Think iPad streaming via AirPlay and you have a vision of the future that’s already here. We will engage Siri or Google (Update: Google: Home BT Added!) across our bubbling spaghetti, while taking calls and enjoying any music or media we choose. It’s a level playing field where tablets settle in as the heavy hitters they were projected to be, when first introduced.
We can anticipate millions of under-used iPads emerging from the shadows – driving Netflix, iTunes and media we already own as independent free agents. iPads and their many 9.7″ copycats are an “installed base” that Jones, a longtime windows developer, maintains will overwhelm, by sheer legacy numbers any opportunistic newcomer offering proprietary tablets. “That iPad foundation begs for a role”.
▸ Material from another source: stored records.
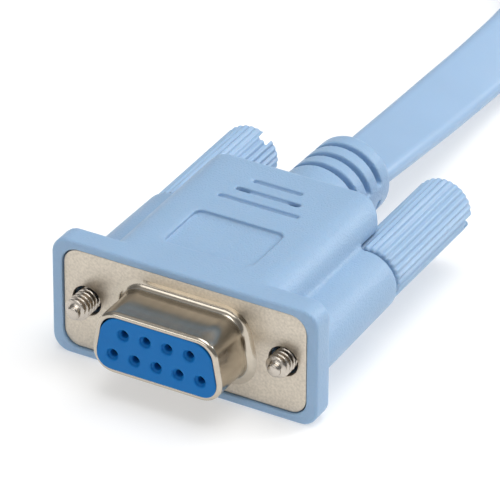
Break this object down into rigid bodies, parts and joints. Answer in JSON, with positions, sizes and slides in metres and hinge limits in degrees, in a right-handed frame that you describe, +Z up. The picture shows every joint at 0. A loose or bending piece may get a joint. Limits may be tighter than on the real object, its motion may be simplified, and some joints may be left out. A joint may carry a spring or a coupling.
{
  "type": "flat serial console cable",
  "caption": "Flat console cable: moulded hood with a D-sub socket, ribbed thumbscrews and slotted strain relief, and a clear modular plug at the far end of the wound cable.",
  "frame": {"origin": "middle of the connector's footprint on the floor it lies on", "axes": "+X across the connector, +Y back along the cable, +Z up; the D-sub socket faces -Y"},
  "size_m": [0.0745, 0.2211, 0.0148],
  "materials": {
    "moulded_blue": "matte, fine grain",
    "cable_blue": "satin",
    "insulator_blue": "satin",
    "nickel_steel": "nickel plated",
    "contact_gold": "gold plated",
    "clear_plastic": "clear polycarbonate",
    "tie_black": "matte"
  },
  "bodies": {
    "cable": {"hood": "moulded_blue", "connector_shell": "nickel_steel", "insulator": "insulator_blue", "socket_contact_1": "contact_gold", "socket_contact_2": "contact_gold", "socket_contact_3": "contact_gold", "socket_contact_4": "contact_gold", "socket_contact_5": "contact_gold", "socket_contact_6": "contact_gold", "socket_contact_7": "contact_gold", "socket_contact_8": "contact_gold", "socket_contact_9": "contact_gold", "flat_cable_lead": "cable_blue", "flat_cable_hank": "cable_blue", "flat_cable_tail": "cable_blue", "hank_tie_left": "tie_black", "hank_tie_right": "tie_black", "plug_body": "clear_plastic", "plug_contact_1": "contact_gold", "plug_contact_2": "contact_gold", "plug_contact_3": "contact_gold", "plug_contact_4": "contact_gold", "plug_contact_5": "contact_gold", "plug_contact_6": "contact_gold", "plug_contact_7": "contact_gold", "plug_contact_8": "contact_gold"},
    "left_thumbscrew": {"left_jackscrew": "nickel_steel", "left_knob": "moulded_blue"},
    "right_thumbscrew": {"right_jackscrew": "nickel_steel", "right_knob": "moulded_blue"}
  },
  "joints": [
    {"name": "left_thumbscrew_turn", "type": "hinge", "parent": "cable", "child": "left_thumbscrew", "pos_m": [-0.01249, 0.0032, 0.0074], "axis": [0, 1, 0], "continuous": true},
    {"name": "right_thumbscrew_turn", "type": "hinge", "parent": "cable", "child": "right_thumbscrew", "pos_m": [0.01249, 0.0032, 0.0074], "axis": [0, 1, 0], "continuous": true}
  ]
}
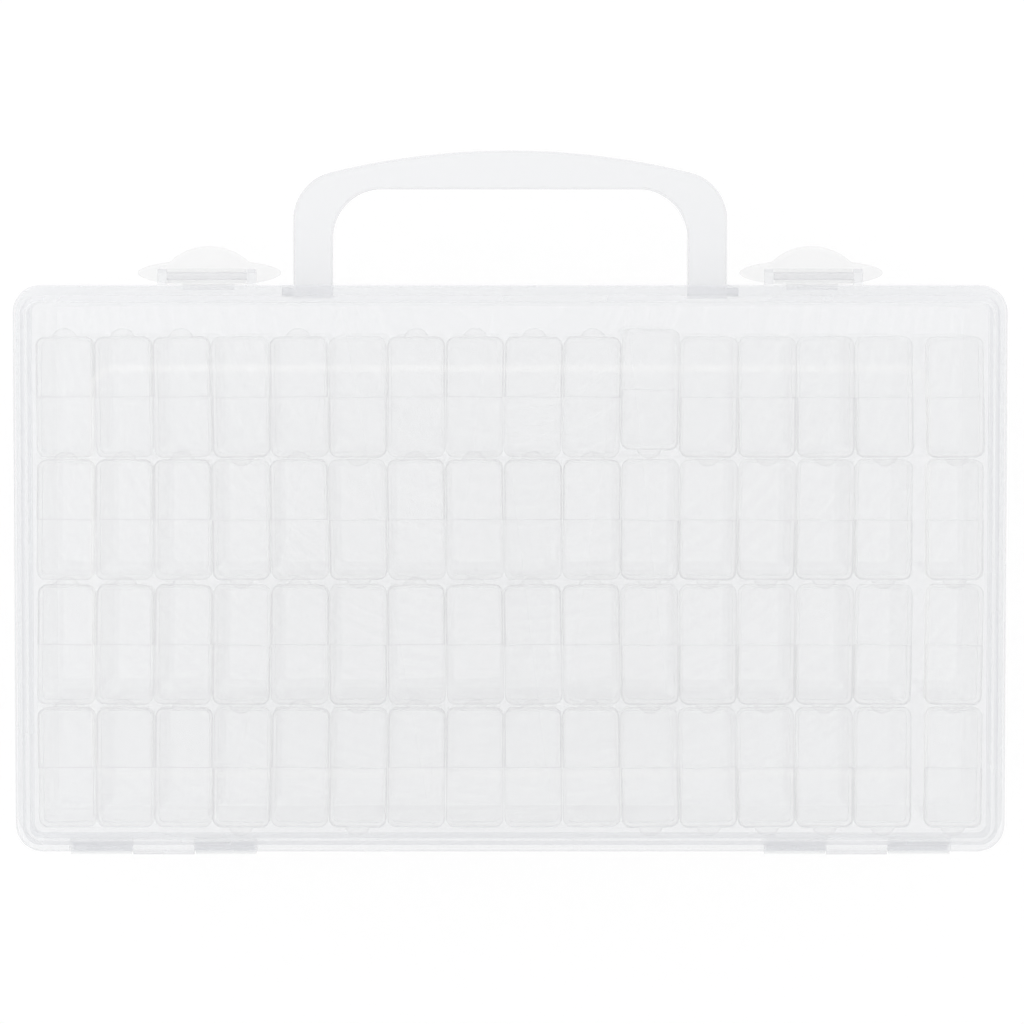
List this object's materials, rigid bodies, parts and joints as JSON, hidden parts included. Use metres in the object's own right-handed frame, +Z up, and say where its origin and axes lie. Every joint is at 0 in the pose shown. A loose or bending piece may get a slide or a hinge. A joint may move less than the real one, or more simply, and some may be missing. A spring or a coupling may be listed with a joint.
{
  "type": "diamond painting storage box",
  "caption": "Flat carrying case of clear plastic with a hinged lid, a folding handle and snap latches, filled with rows of flip-top bead jars.",
  "frame": {"origin": "centre of the base's flat underside, on the surface the case lies on", "axes": "+X along the case's length, +Y from the front with the handle and latches to the hinges at the back, +Z up out of the lid"},
  "size_m": [0.223, 0.1588, 0.054],
  "materials": {
    "case_clear": "translucent, softly glossy",
    "handle_clear": "translucent, softly glossy",
    "latch_clear": "translucent, softly glossy",
    "jar_clear": "translucent, satin",
    "cap_clear": "translucent, satin"
  },
  "bodies": {
    "base": {"base": "case_clear", "jars_01": "jar_clear", "jars_02": "jar_clear", "jars_03": "jar_clear", "jars_04": "jar_clear", "jars_05": "jar_clear", "jars_06": "jar_clear", "jars_07": "jar_clear", "jars_08": "jar_clear", "jars_09": "jar_clear", "jars_10": "jar_clear", "jars_11": "jar_clear", "jars_12": "jar_clear", "jars_13": "jar_clear", "jars_14": "jar_clear", "jars_15": "jar_clear", "jars_16": "jar_clear", "caps_01": "cap_clear", "caps_02": "cap_clear", "caps_03": "cap_clear", "caps_04": "cap_clear", "caps_05": "cap_clear", "caps_06": "cap_clear", "caps_07": "cap_clear", "caps_08": "cap_clear", "caps_09": "cap_clear", "caps_10": "cap_clear", "caps_11": "cap_clear", "caps_12": "cap_clear", "caps_13": "cap_clear", "caps_14": "cap_clear", "caps_15": "cap_clear", "caps_16": "cap_clear"},
    "lid": {"lid": "case_clear"},
    "handle": {"handle": "handle_clear"},
    "latch_left": {"latch_left": "latch_clear"},
    "latch_right": {"latch_right": "latch_clear"}
  },
  "joints": [
    {"name": "lid_hinge", "type": "hinge", "parent": "base", "child": "lid", "pos_m": [0, 0.06302, 0.042], "axis": [-1, 0, 0], "range_deg": [0, 180]},
    {"name": "latch_left_hinge", "type": "hinge", "parent": "lid", "child": "latch_left", "pos_m": [-0.068, -0.0658, 0.0436], "axis": [-1, 0, 0], "range_deg": [0, 110]},
    {"name": "latch_right_hinge", "type": "hinge", "parent": "lid", "child": "latch_right", "pos_m": [0.068, -0.0658, 0.0436], "axis": [-1, 0, 0], "range_deg": [0, 110]},
    {"name": "handle_pivot", "type": "hinge", "parent": "base", "child": "handle", "pos_m": [0, -0.06217, 0.0366], "axis": [1, 0, 0], "range_deg": [0, 90]}
  ]
}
Fixed iPads will progressively cannibalize industries such as retail kiosks and engineering controls as well, armed with a million applications that work reliably from a fixed wall or table instrument. Tablets are every-man’s window on the Web, from here to India. Drawing just 5V/10W, Poorts are perfect as efficient solar appliances in developing countries.
When asked if Poort was affiliated with Apple, Jones replied “No, we’re presenting the huge zombie army of legacy iPads for their own sake. iPads are declining in market share, sales are falling off, Apple is being driven to develop other concepts and products. As a designer, I see them as a grey eminence not quite ready for retirement, and like designated hitters in baseball – they can deliver real power.”
If home automation is in search of a platform ‘standard’ – as is now true in marine electronics – discreet tablet enclosures that free up counter space and tap into and hide outlets will be solid hole cards. These attributes provide an independent architecture that lets us insert our own DH when we choose to.
Those new players on rookie tryouts will continue to appear, but for now basic design and raw computing smarts will cover home plate. “Batter up!” – this game just got personal.